Friday, January 17, 2014

Oh, no, is it really Friday

Indiana sunset. I definitely enjoy being able to watch sunrises and sunsets from our moving office.
Where has this week gone? Last thing I remember we were wondering what we would end up getting out of Chicago, as we sat in Minneapolis. Now, here we sit in San Antonio. This week has flown by. Incredible how time flies. 
This week has brought a bit of progress on the homeschooling front. No multiple books finished, like the last few weeks, just trotting along. Bonnie did finish another module in science, and is readying to take a test on that material. She is almost finished with yet another chapter in PreAlgebra, so she will be taking a test in that shortly as well. I really need to update the spreadsheet and get first semester report figured out.
Notice the speed limit. 19, not 20. I just thought it was silly.
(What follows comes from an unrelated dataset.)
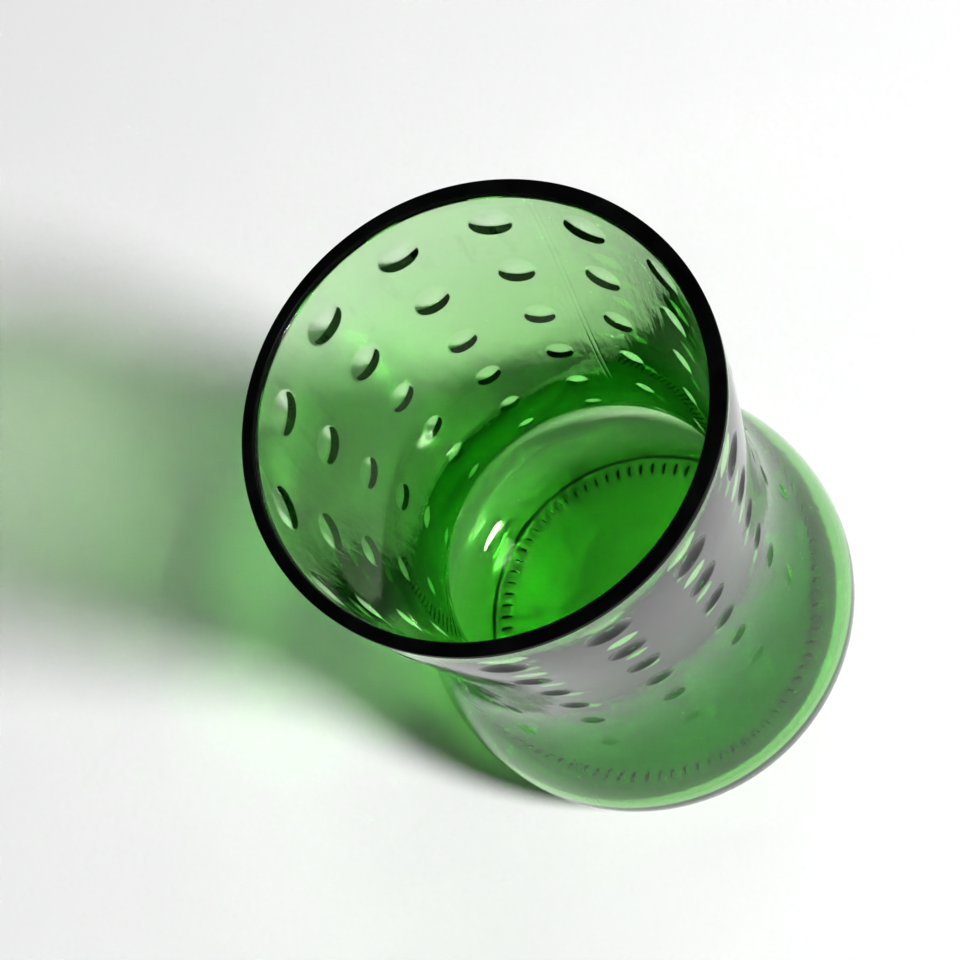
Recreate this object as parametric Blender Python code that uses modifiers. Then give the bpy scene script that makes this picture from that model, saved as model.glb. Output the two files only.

As far as our loads go, we ended up hauling a LM6000, which was something new for us. We had to look it up to see what it was, and fretted about how we were going to tarp it. I was concerned because there is something sticking up in the middle that I was afraid would make tarping a bit difficult. In the end, it was in a can, so we didn’t tarp it at all. The kit that went with it was no big deal to tarp. When we got to Cincinnati to load, I felt rather silly for worrying about something I really didn’t need to worry about. Isn’t that life, worry about something for no reason? When we delivered in Houston, we immediately got a load going to San Antonio. When I was checking in, they made a comment about it being oversized, so we checked the engine and verified it was a little over. Since we were only going 200 miles, I thought it wouldn’t be too bad to just move it and hope things went alright. Sure enough, a scale that is never open was open! To top it off, after I entered the scale, they closed it. I was sweating bullets. The sheriff who was watching as we went across the scale kept getting a phone call, so he only asked how much the engine weighed and then let me go. At that point we had 50 miles to go in the trip. I was so scared the whole time, knowing I was wrong. Trust me that will be the last time I try to fly under the radar with an oversized load. I am thankful that scale didn’t have lasers to measure things, or my goose would have been cooked.
The "naked" engine that gave me so much grief. They removed the ECM, but not the wiring that goes with it, and the oil cooler, but not the filter. Doing half of the job on each side left the engine 106" wide.

Personally, I have really found myself struggling with blame. I am not being blamed by others, but I blame myself. I blame myself for not being the best mother my eldest daughter deserved, or any of my daughters for that matter. I wonder how things would be different if I hadn’t allowed pride to enter in. Would my eldest be a felon, with two children she can’t really take care of? Would she be under the influence of all the drugs she is, and would she be a stripper? I thought I could do it, and then repeatedly failed. If I had stopped my pride from the beginning and allowed my aunt and uncle to adopt her, would her life have been better? I blame myself for my grandchildren’s current plight. They didn’t ask to be born into this situation, and all anyone can do is try to shelter them from her circumstances, but that ends up hurting them as well. Blame has definitely rooted itself in my brain a great deal. I am praying for things to be worked out, and for the blame to lose its grip.

I pray this week has been productive, and safe for everyone. I encourage you to not worry about things, especially before you absolutely have to. I definitely wasted time worrying this week, and it was unnecessary. God has it all under control, and all we can do is keep trotting along sometimes.